Even when Jeghers can’t stretch a park’s length or make the numbers come out as hoped, Hubbard says that in every park he constructs he’ll take some time for spiritual endeavors. He blesses the water molecules before they’re mixed with cement. Before finishing the park, he sprinkles the blessed water over his work—all in an effort to harmonize the energies and speak to the dirt and rocks around him.
People have been in tune with the earth and the earth in tune with people for millennia, he says. Only in recent centuries, since rubber tires and rubber shoes became commonplace, have people forgot to communicate with the earth on a daily basis. Remembering that the earth, moon, sun, and every molecule has a conscience and trying to foster a positive relationship with those elements, Hubbard says, is his priority.
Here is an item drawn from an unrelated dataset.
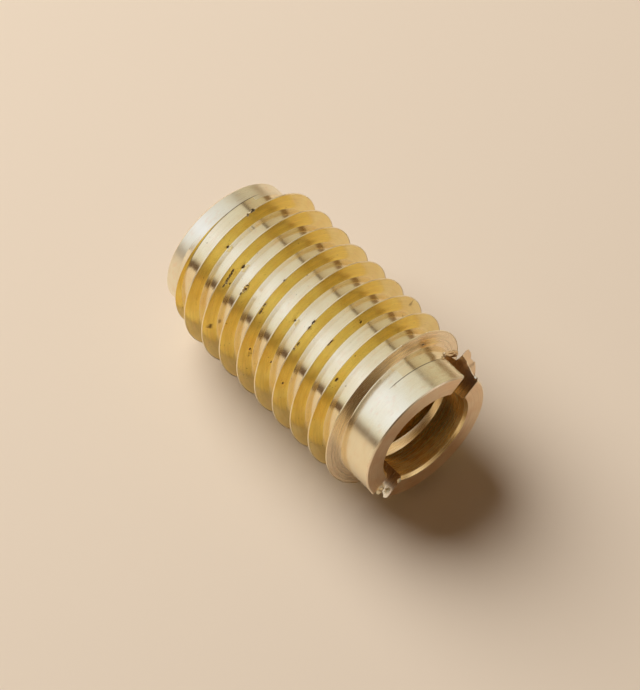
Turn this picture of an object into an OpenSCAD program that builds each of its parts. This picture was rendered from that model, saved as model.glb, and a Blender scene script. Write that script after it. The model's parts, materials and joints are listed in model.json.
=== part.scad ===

“The earth notices,” he said. “I’m constantly trying to communicate with the earth. Ask it, is it all good, is it OK? I’m trying to help.”
He hopes the universe sees his work with skateparks and his attempts to connect and balance energies as a positive contribution to earth. Because skateboarders, Hubbard says, are innately more in tune with earth and its energy than many. To pop a kickflip, carve a wall, or blast a backside air requires working within space and time. Ultimately, he sees this interworking as bridging the gap between the universe and people. It’s part of why Hubbard feels he’s on earth; it’s his way of doing good. From his efforts, he hopes that the universe, other galaxies, earth, gravity, and molecules of air and space will all benefit. So, too, will communities, parents, teens, and even five-year-old kids riding skateboards for the first time.
“Skateparks are an asset to the community,” he says. “Where kids can go and families can go and watch people roll around on the earth. It’s always been a spiritual thing.”